Machine Learning Crash Course: Part 1 - rafaelc
https://ml.berkeley.edu/blog/2016/11/06/tutorial-1/
======
aub3bhat
As a counter-argument Linear regression to ML is "goto statement" to
programming.

Linear regression looks great on paper since you can derive residuals, slopes
compare the individual "effects" etc. But thats unnecessary and in some cases
wrong when the goal is mere prediction and not explanation. The big difference
between ML and statistics is that latter selects a "correct" linear model and
then assumes a distribution for "errors" due to pesky reality. The effects are
used for explanations (538 Nate Silver style wonk/punditry). Machine Learning
on other hand tries to predict as close to observations as possible without
imposing a model or caring about an explanation.

The simplest introductory Machine Learning approach should not be linear
regression but rather a 1- nearest neighbor model.

E.g. rather than giving data about house prices and square footage. The
question should be "How do you predict price of a house in given location?".
"What are relavant features?" (location,location, location,school
district,number of rooms,sq ft, etc), "How would you collect labels/data".
(Zillow, exclued prices older than 2-3 years).

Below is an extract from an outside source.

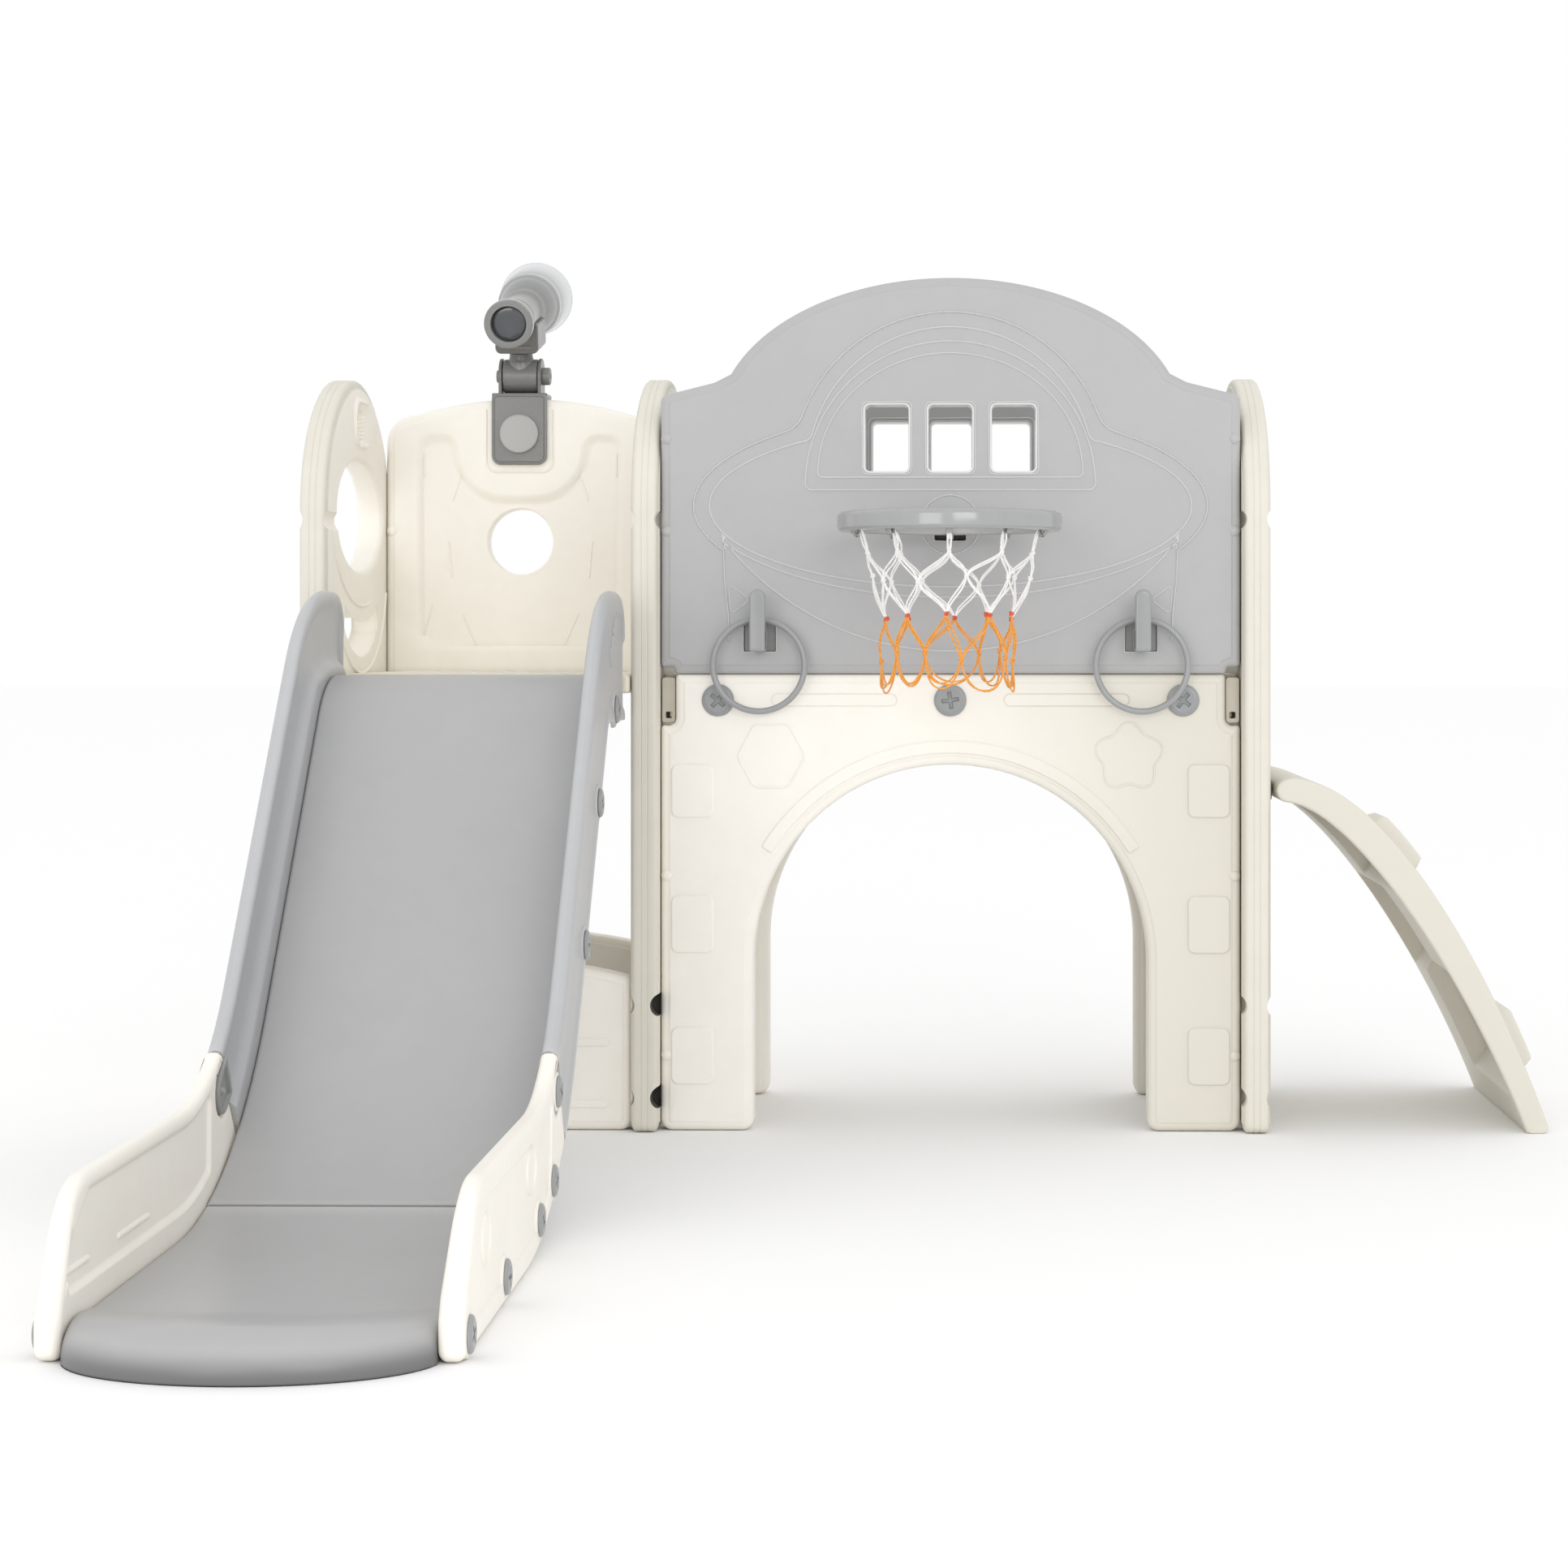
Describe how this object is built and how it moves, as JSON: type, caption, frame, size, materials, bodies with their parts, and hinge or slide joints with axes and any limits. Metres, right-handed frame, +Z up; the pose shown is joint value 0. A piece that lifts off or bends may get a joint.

The simplest answer would be that the price is same as that of the neighboring
house (closest lat/long) with similar sq foot sold recently. This can then be
implemented as a weighted distance metric and tested using Leave one out cross
validation (I know not the best metric). But consider how Nearest Neighbors
allows us to incorporate location information in a natural manner. That is
very important and cannot incorporated in an elegant manner in a linear
regression model.

A big part of ML is applying different set of methods across several domains.
Thus for beginners Teaching ML should not be about teaching limear models or
gradient descent but rather how do you start thinking from ML perspective.

------
minimaxir
The whole "machine learning is just fancy statistics" discussion that happens
on Hacker News endlessly is often pedantic semantics. However, in the case of
linear regression, this _is_ basic statistics that is an analysis life skill
and has many practical applications outside of the hardcore TensorFlow blog
posts. (case in point, I first learned linear regression during my undergrad
in a "Statistics for Business" class)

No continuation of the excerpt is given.